Play Cantonese opera music on a tablet

Play Cantonese opera music on a tablet

Yueju Accomp is an innovative new app, developed by the Research Centre for Transmission of Cantonese Opera (RCTCO) at EdUHK, which transforms a tablet into an erhu or a pipa. Using Expression Grid musical notation, the app allows users to play different Cantonese opera songs in the unequal heptatonic tunes found in the genre. It was granted a patent by the Hong Kong Intellectual Property Department last December.

Built-in music score


The Yueju Accomp app comes with ten musical scores notated in the traditional Chinese gongche method, including Cantonese opera classics such as ‘Song of a Barbaric Land’ from Romance of the Phoenix Chamber and ‘Fragrant Sacrifice’ from The Flower Princess. It also includes scores based on the Education Bureau’s suggested materials such as The Three Little Pigs and Mulan Joins the Army.

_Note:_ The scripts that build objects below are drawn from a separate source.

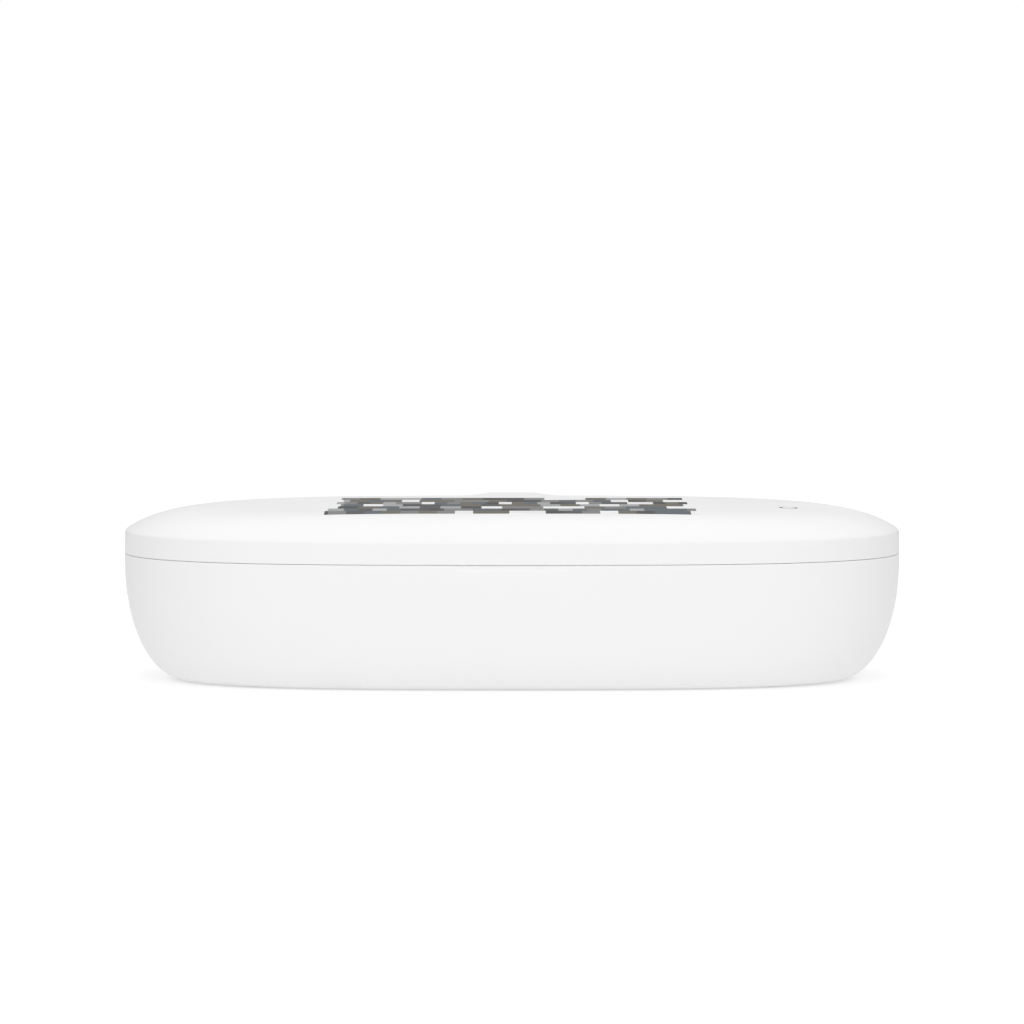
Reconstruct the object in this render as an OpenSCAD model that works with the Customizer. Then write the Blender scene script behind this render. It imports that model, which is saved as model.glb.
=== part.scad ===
// Clamshell ultraviolet sanitizer box for phones.
// The casing is a rounded bowl with a domed lid on a rear hinge. A mirrored tray lines the
// bowl, a mirrored panel lines the lid, and each holds three ultraviolet lamps behind quartz
// windows. The lid also carries a wireless charging coil and the power button.
// Frame: origin on the table under the middle of the casing, +X to the right, +Y to the hinge.

/* [Casing] */
// Length of the casing, left to right
body_l = 226; // [215:1:245]
// Depth of the casing, front to back, without the hinge barrel
body_d = 126; // [120:1:140]
// Height of the parting line above the table
seam_z = 37.2; // [36:0.2:44]
// Open gap between the bowl and the lid
seam_gap = 0.4; // [0.3:0.05:0.6]
// Height of the upright band around the lid
lid_band = 5.7; // [5:0.1:7.5]
// Rise of the lid's dome above that band
dome_rise = 7.4; // [7.2:0.1:11]
// Rise of the hump over the hinge, as a share of the dome's rise
hump_share = 0.94; // [0.8:0.01:1]
// Thickness of the casing's walls
wall = 2.5; // [2.2:0.1:3]
// Thickness of the bowl's floor
floor_t = 2.2; // [2:0.1:2.8]
// How far the bowl's sides draw in between the rim and the floor
tuck = 16.7; // [14:0.1:18]
// Squareness of the outline's ends
square_x = 3.25; // [2.8:0.05:3.6]
// Squareness of the outline's long sides
square_y = 2.5; // [2.3:0.05:3]

/* [Finger scoop] */
// Width of the scoop under the front of the lid
scoop_w = 35; // [24:1:50]
// Depth of the scoop into the wall
scoop_depth = 0.9; // [0.8:0.1:1.6]
// Radius of the scoop's section
scoop_r = 5; // [4:0.5:7]
// Radius of the scoop's lower corners
scoop_corner = 2.5; // [1.5:0.1:2.7]

/* [Tray and liner] */
// Width of the tray's flange, from its edge to the chamber's mouth
flange_w = 6.7; // [6.2:0.1:7.6]
// Thickness of that flange
flange_t = 1.6; // [1.5:0.1:2]
// Thickness of the tray's sides and floor
tray_t = 1.5; // [1.2:0.1:2]
// Height of the chamber's floor above the table
chamber_floor_z = 13; // [12.6:0.1:14]
// How far the tray's sides lean in from mouth to floor
tray_draft = 5; // [3:0.5:6]
// Width of the soft gasket around the chamber
gasket_w = 2; // [1.6:0.1:2.4]
// Height of that gasket above the flange
gasket_proud = 0.5; // [0.3:0.05:0.55]
// Thickness of the lid's mirrored panel
liner_t = 1.2; // [1:0.1:1.3]

/* [Lamps] */
// Distance between neighbouring lamps
lamp_pitch = 58; // [50:1:62]
// Radius of each quartz window
window_r = 7; // [6:0.5:8]
// Side of each lamp package
lamp_w = 3.5; // [3:0.1:5]
// Height of each lamp package
lamp_t = 1.2; // [1:0.1:1.4]
// Width of the lamp boards
lamp_board_w = 16; // [14:1:20]

/* [Phone rails] */
// Length of each rail
rail_l = 64; // [50:1:76]
// Width of each rail
rail_w = 3; // [2.5:0.1:4]
// Height of each rail
rail_h = 3.5; // [3:0.1:5]

/* [Hinge] */
// Radius of the hinge barrel
barrel_r = 3.2; // [3:0.05:3.4]
// Radius of the hinge pin
pin_r = 1.25; // [1:0.05:1.5]
// Width of the lid's knuckle
knuckle_w = 20; // [18:0.5:24]
// Width of each of the bowl's two ears
ear_w = 5.2; // [4:0.1:7]
// How far the hinge axis lies in front of the casing's rear face
hinge_in = 0.8; // [0.6:0.05:0.9]
// How far the hinge axis lies below the parting line
hinge_drop = 1.2; // [1.1:0.05:1.5]

/* [Button] */
// Distance of the power button from the right end of the lid
button_in = 32.7; // [29:0.1:37]
// How far the power button lies in front of the lid's middle
button_front = 14.5; // [0:0.5:16]
// Radius of the button's cap
button_r = 2; // [1.8:0.1:2.6]
// Wall of the light ring around the cap
ring_w = 0.45; // [0.4:0.05:0.8]
// Travel of the button
button_travel = 0.5; // [0.3:0.05:0.5]

/* [Charging] */
// Outer radius of the charging coil
coil_r = 22; // [18:0.5:26]
// Inner radius of the charging coil
coil_bore_r = 10; // [8:0.5:12]
// Thickness of the coil
coil_t = 1.2; // [0.8:0.1:1.4]
// Thickness of the ferrite shield
shield_t = 0.8; // [0.6:0.1:1]

/* [Feet and fasteners] */
// Radius of each rubber foot
foot_r = 6; // [5:0.5:8]
// Thickness of each rubber foot
foot_t = 1.6; // [1.4:0.1:2]
// How far the feet stand below the bowl
foot_proud = 0.6; // [0.5:0.1:1]
// Distance between the feet, left to right
foot_span_x = 144; // [130:1:150]
// Distance between the feet, front to back
foot_span_y = 60; // [54:1:64]
// Shank radius of the small screws
screw_r = 1; // [0.9:0.05:1.1]

/* [Boards and socket] */
// Length of the main board
main_l = 64; // [56:1:72]
// Depth of the main board
main_d = 29; // [26:1:30]
// Thickness of the circuit boards
board_t = 1.2; // [1:0.1:1.3]
// Width of the power socket
usb_w = 8.94; // [8.9:0.02:9.1]
// Height of the power socket
usb_h = 3.16; // [3.1:0.02:3.3]
// Length of the power socket
usb_l = 7.4; // [7:0.1:8]

/* [Hidden] */

$fn = 48;
eps = 0.01;
fit = 0.3;          // gap between pieces that are dropped in beside each other
run = 0.05;         // radial gap of the pin and the screws
cut = 1;            // how far a cut runs past the face that it opens
sink = 0.4;         // how far a boss sinks into the wall that carries it
sides = 80;         // points around the casing's outline
half_l = body_l / 2;
half_d = body_d / 2;

// Bowl
bowl_z = foot_proud;                 // underside of the bowl
belly_z = seam_z - 3.3;              // height where the sides begin to draw in
bowl_floor_z = bowl_z + floor_t;
bowl_steps = 12;

// Lid
lid_z = seam_z + seam_gap;
rim_z = lid_z + lid_band;
top_z = rim_z + dome_rise;
dome_power = 9.66;
dome_soft = 0.95;
dome_steps = 10;
dome_inner = 0.35;                   // share of the radius where the dome is flat
hump_in = 7;                         // half width of the hump's level top
hump_out = 17;                       // half width where it has run out
under_top_z = top_z - wall;

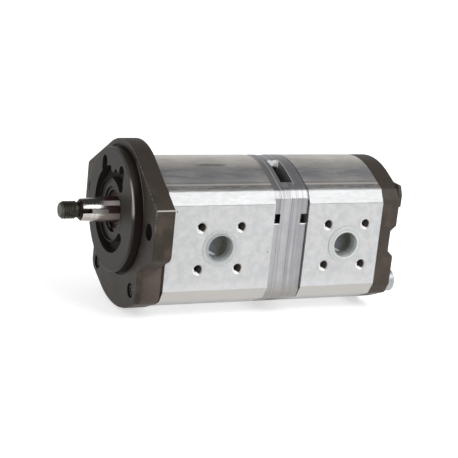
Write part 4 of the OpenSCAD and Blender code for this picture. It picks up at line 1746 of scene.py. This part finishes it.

Playing is straightforward, as users only need to tap on the keys representing different notes. By doing so, they can perform different pieces of music with 12 types of melodic instruments such as the erhu, pipa, guzheng, and violin, as well as 14 types of percussion instruments including cymbals and temple blocks. There are five Sins (keys and scales) to allow users to play specific songs.


To help users better appreciate the unique characteristics of Cantonese opera, all tracks in the app have been performed live by professional musicians in a recording studio, giving a high-quality sound. To make the performance sound more layered, traditional techniques such as tremolo and acciaccatura can also be created by using different finger gestures when playing on the tablet.


Electronic Chinese orchestra


Music students enjoying using the Yueji Accomp app

Professor Leung Bo-wah, Director of the RCTCO, says a key purpose for developing the app is education, so that it can be used as a resource for music teachers to teach accompaniment of Cantonese opera in class. He explains that at present, each primary and secondary school decides how Cantonese opera is taught, and a typical classroom may not be equipped with all the key instruments needed. With this app, they would simply need iPads to form an ensemble of 10 to 12 musicians. Dr Leung Chi-hin, Assistant Professor in the Department of Cultural and Creative Arts, hopes that in the future the concept of an electronic Chinese orchestra could be promoted, so that students can take part in creating and performing Cantonese opera pieces.

The app is also a useful tool for amateur opera singers to rehearse and practise. A singer and an accompanist himself, Professor Leung says amateurs often learn a musical instrument in order to practise their intonation. With Yueju Accomp, they can use an iPad to replace different musical instruments; a functionality which has been very well received within the industry. He adds that Cantonese opera is an intangible cultural heritage, and both the performances and theories, as well as the moral values behind the art form, are of great educational value to the wider community. He hopes that the new app will further promote Cantonese opera culture and attract new audiences.